(What you have to do):
Reproduce the entries exactly.

______________________________

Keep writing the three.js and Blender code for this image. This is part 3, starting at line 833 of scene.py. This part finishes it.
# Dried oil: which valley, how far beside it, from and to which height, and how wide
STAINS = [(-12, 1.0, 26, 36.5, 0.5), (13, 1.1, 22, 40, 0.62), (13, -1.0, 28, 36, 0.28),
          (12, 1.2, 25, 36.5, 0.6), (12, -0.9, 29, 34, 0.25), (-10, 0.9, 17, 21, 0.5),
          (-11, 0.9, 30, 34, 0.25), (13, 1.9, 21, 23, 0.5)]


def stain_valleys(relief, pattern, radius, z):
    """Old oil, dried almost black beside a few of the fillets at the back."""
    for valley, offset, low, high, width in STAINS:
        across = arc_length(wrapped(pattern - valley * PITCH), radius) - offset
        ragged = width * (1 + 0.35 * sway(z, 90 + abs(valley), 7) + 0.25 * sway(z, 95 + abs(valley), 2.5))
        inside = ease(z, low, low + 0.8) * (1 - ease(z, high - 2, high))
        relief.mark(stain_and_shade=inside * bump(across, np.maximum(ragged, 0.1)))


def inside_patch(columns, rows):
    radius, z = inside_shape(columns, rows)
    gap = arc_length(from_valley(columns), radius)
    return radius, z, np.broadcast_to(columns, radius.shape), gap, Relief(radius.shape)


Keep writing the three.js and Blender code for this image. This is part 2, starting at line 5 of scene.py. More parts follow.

______________________________

(Result of this exercise):
Keep writing the three.js and Blender code for this image. This is part 3, starting at line 833 of scene.py. This part finishes it.
# Dried oil: which valley, how far beside it, from and to which height, and how wide
STAINS = [(-12, 1.0, 26, 36.5, 0.5), (13, 1.1, 22, 40, 0.62), (13, -1.0, 28, 36, 0.28),
          (12, 1.2, 25, 36.5, 0.6), (12, -0.9, 29, 34, 0.25), (-10, 0.9, 17, 21, 0.5),
          (-11, 0.9, 30, 34, 0.25), (13, 1.9, 21, 23, 0.5)]


def stain_valleys(relief, pattern, radius, z):
    """Old oil, dried almost black beside a few of the fillets at the back."""
    for valley, offset, low, high, width in STAINS:
        across = arc_length(wrapped(pattern - valley * PITCH), radius) - offset
        ragged = width * (1 + 0.35 * sway(z, 90 + abs(valley), 7) + 0.25 * sway(z, 95 + abs(valley), 2.5))
        inside = ease(z, low, low + 0.8) * (1 - ease(z, high - 2, high))
        relief.mark(stain_and_shade=inside * bump(across, np.maximum(ragged, 0.1)))


def inside_patch(columns, rows):
    radius, z = inside_shape(columns, rows)
    gap = arc_length(from_valley(columns), radius)
    return radius, z, np.broadcast_to(columns, radius.shape), gap, Relief(radius.shape)


Keep writing the three.js and Blender code for this image. This is part 2, starting at line 5 of scene.py. More parts follow.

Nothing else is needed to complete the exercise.